> [Work to be completed]: Give back, unchanged, the line with "of the chair", the line with "obj.data.transform(world)", and every line between them, and no other line.

> [Dataset excerpt]:
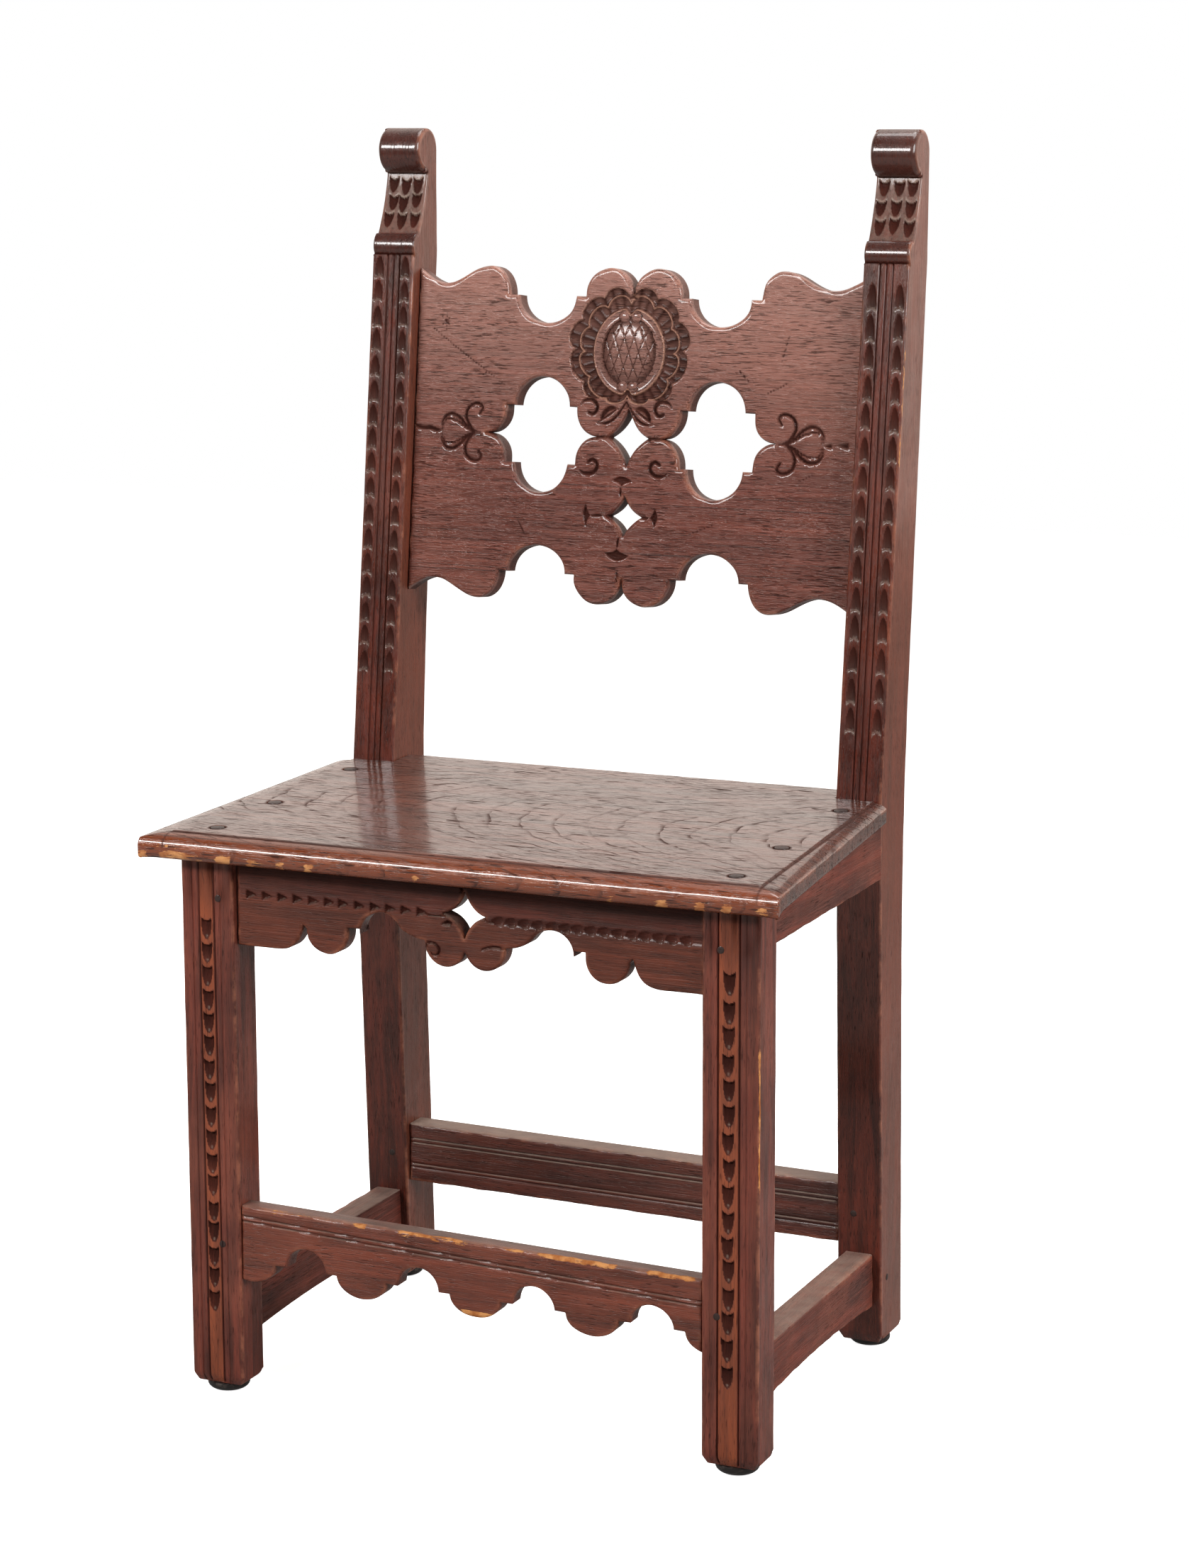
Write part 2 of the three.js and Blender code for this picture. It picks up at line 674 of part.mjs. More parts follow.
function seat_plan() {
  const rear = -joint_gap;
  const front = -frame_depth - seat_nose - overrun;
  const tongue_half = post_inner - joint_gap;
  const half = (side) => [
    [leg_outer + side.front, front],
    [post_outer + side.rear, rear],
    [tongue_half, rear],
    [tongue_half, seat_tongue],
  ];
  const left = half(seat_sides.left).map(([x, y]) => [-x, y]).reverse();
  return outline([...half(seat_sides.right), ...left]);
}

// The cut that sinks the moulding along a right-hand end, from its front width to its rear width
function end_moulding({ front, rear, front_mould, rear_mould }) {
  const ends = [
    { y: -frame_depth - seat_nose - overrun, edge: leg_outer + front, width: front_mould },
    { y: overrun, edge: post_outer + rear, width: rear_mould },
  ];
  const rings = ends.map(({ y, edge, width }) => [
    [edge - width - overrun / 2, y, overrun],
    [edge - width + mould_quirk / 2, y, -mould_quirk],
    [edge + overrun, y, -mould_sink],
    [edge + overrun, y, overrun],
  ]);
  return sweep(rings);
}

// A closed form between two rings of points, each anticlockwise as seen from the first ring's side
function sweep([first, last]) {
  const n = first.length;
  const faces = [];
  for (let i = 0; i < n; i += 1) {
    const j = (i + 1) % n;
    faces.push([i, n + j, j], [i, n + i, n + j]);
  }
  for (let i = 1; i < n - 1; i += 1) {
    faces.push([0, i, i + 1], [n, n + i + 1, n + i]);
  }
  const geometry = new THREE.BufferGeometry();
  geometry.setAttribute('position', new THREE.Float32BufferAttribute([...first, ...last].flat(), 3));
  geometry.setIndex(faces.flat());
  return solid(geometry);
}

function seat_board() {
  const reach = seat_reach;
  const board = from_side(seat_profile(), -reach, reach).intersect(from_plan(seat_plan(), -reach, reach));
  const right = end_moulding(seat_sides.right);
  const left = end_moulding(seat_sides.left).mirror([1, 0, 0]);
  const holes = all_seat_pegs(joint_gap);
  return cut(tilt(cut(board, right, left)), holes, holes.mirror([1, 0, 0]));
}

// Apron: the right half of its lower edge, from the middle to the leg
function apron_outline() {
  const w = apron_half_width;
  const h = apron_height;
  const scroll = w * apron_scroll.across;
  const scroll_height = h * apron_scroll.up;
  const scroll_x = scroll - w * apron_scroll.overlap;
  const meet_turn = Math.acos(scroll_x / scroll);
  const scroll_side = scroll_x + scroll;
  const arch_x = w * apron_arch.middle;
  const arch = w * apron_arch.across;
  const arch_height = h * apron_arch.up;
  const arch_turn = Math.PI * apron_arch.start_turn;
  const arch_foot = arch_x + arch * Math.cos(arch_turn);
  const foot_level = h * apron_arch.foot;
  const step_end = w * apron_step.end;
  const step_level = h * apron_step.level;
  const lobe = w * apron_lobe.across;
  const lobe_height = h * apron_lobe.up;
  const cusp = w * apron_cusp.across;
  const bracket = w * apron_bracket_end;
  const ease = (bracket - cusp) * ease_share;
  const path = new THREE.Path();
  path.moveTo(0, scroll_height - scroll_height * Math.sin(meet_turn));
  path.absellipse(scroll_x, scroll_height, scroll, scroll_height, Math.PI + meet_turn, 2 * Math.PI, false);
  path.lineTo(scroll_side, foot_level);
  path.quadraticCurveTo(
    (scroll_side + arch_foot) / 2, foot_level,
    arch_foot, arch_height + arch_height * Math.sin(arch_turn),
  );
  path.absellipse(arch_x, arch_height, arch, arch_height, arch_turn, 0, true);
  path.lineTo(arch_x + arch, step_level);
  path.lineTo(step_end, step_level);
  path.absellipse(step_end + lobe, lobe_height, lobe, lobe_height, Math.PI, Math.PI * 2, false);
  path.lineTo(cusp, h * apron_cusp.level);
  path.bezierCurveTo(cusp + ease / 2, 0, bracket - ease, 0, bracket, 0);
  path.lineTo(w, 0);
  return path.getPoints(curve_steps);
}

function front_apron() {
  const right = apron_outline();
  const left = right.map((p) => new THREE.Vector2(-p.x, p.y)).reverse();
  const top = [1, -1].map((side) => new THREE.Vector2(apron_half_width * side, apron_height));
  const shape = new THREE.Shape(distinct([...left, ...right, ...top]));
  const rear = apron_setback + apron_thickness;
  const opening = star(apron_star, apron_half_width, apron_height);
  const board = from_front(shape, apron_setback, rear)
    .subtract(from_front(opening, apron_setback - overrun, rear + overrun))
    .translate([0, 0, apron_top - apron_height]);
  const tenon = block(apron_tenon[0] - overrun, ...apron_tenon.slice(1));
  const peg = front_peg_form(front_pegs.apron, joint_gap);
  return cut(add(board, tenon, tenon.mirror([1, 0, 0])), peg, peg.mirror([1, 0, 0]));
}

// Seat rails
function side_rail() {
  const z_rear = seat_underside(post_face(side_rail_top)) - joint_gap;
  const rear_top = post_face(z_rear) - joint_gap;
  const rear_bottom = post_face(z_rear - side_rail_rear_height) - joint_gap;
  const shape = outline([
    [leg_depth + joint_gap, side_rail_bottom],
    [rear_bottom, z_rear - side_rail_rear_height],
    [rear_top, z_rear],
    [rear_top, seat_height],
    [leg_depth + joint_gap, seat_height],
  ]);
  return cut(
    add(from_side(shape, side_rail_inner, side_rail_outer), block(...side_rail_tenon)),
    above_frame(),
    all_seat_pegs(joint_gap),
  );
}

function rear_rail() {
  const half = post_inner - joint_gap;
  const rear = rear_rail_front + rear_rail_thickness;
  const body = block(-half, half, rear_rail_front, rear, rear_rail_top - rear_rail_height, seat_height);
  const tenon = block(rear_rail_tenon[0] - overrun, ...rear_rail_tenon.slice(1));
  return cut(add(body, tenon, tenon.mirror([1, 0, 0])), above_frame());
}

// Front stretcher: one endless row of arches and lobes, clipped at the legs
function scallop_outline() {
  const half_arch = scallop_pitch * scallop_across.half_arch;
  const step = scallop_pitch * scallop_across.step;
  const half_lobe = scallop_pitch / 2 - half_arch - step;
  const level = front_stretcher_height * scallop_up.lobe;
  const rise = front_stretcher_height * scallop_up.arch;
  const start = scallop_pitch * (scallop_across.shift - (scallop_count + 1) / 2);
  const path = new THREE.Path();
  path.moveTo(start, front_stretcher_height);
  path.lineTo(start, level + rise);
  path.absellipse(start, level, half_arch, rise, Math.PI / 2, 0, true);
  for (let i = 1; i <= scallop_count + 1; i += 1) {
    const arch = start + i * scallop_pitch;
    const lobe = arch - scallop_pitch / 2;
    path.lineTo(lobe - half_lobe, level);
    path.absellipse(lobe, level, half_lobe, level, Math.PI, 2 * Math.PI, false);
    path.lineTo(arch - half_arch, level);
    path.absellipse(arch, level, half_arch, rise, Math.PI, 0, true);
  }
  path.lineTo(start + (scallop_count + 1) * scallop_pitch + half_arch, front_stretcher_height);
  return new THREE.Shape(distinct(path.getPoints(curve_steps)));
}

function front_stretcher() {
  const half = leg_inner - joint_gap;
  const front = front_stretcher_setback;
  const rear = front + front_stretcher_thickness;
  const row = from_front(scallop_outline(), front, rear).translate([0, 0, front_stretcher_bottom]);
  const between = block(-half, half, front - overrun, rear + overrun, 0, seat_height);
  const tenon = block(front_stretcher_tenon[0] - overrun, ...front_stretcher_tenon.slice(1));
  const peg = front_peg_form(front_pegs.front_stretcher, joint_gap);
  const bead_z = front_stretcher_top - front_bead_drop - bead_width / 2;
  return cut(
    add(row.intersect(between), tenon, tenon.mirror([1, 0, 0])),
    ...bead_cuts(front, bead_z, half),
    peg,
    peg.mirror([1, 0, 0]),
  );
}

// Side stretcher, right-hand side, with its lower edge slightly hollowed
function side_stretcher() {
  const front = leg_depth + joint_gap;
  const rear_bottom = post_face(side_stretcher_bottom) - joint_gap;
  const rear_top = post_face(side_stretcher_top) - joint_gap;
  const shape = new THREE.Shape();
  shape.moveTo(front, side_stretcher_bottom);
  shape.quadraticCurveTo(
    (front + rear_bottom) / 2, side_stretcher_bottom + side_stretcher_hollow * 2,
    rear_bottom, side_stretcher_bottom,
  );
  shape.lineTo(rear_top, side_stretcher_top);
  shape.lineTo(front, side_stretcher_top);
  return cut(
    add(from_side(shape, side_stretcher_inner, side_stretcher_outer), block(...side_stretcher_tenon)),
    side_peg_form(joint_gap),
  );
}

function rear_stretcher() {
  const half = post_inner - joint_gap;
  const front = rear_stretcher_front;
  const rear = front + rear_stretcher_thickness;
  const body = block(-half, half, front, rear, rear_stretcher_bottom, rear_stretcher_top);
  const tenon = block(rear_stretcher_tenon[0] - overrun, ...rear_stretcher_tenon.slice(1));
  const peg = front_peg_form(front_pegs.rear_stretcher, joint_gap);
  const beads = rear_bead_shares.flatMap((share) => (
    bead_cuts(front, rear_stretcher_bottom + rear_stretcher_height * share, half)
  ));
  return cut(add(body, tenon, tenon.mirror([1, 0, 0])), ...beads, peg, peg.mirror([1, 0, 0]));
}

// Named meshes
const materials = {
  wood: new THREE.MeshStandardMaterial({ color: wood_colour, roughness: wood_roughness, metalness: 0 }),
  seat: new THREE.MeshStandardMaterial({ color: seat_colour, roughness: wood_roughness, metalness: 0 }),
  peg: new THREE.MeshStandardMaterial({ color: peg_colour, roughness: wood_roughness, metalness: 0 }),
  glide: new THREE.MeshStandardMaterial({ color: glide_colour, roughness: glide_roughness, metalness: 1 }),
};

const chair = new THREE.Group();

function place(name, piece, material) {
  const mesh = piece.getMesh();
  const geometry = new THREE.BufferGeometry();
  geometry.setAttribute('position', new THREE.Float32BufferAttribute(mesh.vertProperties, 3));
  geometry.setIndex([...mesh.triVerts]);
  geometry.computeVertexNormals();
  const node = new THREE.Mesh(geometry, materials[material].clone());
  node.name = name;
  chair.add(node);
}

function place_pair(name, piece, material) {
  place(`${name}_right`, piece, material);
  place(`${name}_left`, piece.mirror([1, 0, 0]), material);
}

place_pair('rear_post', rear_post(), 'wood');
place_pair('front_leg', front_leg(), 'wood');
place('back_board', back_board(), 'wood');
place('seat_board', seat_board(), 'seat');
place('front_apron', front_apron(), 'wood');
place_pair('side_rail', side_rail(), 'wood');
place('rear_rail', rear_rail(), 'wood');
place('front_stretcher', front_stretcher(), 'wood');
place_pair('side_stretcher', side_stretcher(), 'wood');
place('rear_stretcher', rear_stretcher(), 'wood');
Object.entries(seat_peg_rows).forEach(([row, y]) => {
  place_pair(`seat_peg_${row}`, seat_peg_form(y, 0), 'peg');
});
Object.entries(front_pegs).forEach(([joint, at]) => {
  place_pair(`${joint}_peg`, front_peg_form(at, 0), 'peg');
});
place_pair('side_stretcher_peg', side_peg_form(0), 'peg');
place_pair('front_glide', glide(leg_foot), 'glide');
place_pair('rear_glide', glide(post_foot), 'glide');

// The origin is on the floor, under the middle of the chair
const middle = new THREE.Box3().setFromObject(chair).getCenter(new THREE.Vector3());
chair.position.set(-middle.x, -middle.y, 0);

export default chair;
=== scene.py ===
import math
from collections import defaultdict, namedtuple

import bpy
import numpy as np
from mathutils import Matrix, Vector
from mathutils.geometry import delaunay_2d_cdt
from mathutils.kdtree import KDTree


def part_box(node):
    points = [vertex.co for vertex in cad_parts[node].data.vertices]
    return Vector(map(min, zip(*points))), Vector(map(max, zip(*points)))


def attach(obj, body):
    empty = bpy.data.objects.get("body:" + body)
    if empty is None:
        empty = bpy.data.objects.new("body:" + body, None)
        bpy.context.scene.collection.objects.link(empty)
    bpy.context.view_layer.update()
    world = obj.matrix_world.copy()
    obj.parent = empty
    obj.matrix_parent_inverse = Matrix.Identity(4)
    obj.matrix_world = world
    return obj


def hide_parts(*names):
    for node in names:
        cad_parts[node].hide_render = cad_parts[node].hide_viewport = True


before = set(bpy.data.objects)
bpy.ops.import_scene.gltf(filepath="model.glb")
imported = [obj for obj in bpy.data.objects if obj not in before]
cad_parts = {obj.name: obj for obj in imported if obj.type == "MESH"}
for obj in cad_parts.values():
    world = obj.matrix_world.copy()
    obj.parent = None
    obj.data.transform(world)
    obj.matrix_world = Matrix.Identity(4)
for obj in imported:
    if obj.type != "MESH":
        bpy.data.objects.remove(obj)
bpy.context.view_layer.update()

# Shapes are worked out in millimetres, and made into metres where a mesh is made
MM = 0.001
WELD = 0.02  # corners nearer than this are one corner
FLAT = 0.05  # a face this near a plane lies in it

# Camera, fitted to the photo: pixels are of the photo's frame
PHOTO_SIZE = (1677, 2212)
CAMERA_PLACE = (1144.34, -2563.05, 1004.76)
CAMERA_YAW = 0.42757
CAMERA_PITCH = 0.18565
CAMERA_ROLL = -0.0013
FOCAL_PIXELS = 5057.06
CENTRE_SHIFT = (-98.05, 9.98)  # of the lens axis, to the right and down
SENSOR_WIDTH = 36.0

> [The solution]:
// The origin is on the floor, under the middle of the chair
const middle = new THREE.Box3().setFromObject(chair).getCenter(new THREE.Vector3());
chair.position.set(-middle.x, -middle.y, 0);

export default chair;
=== scene.py ===
import math
from collections import defaultdict, namedtuple

import bpy
import numpy as np
from mathutils import Matrix, Vector
from mathutils.geometry import delaunay_2d_cdt
from mathutils.kdtree import KDTree


def part_box(node):
    points = [vertex.co for vertex in cad_parts[node].data.vertices]
    return Vector(map(min, zip(*points))), Vector(map(max, zip(*points)))


def attach(obj, body):
    empty = bpy.data.objects.get("body:" + body)
    if empty is None:
        empty = bpy.data.objects.new("body:" + body, None)
        bpy.context.scene.collection.objects.link(empty)
    bpy.context.view_layer.update()
    world = obj.matrix_world.copy()
    obj.parent = empty
    obj.matrix_parent_inverse = Matrix.Identity(4)
    obj.matrix_world = world
    return obj


def hide_parts(*names):
    for node in names:
        cad_parts[node].hide_render = cad_parts[node].hide_viewport = True


before = set(bpy.data.objects)
bpy.ops.import_scene.gltf(filepath="model.glb")
imported = [obj for obj in bpy.data.objects if obj not in before]
cad_parts = {obj.name: obj for obj in imported if obj.type == "MESH"}
for obj in cad_parts.values():
    world = obj.matrix_world.copy()
    obj.parent = None
    obj.data.transform(world)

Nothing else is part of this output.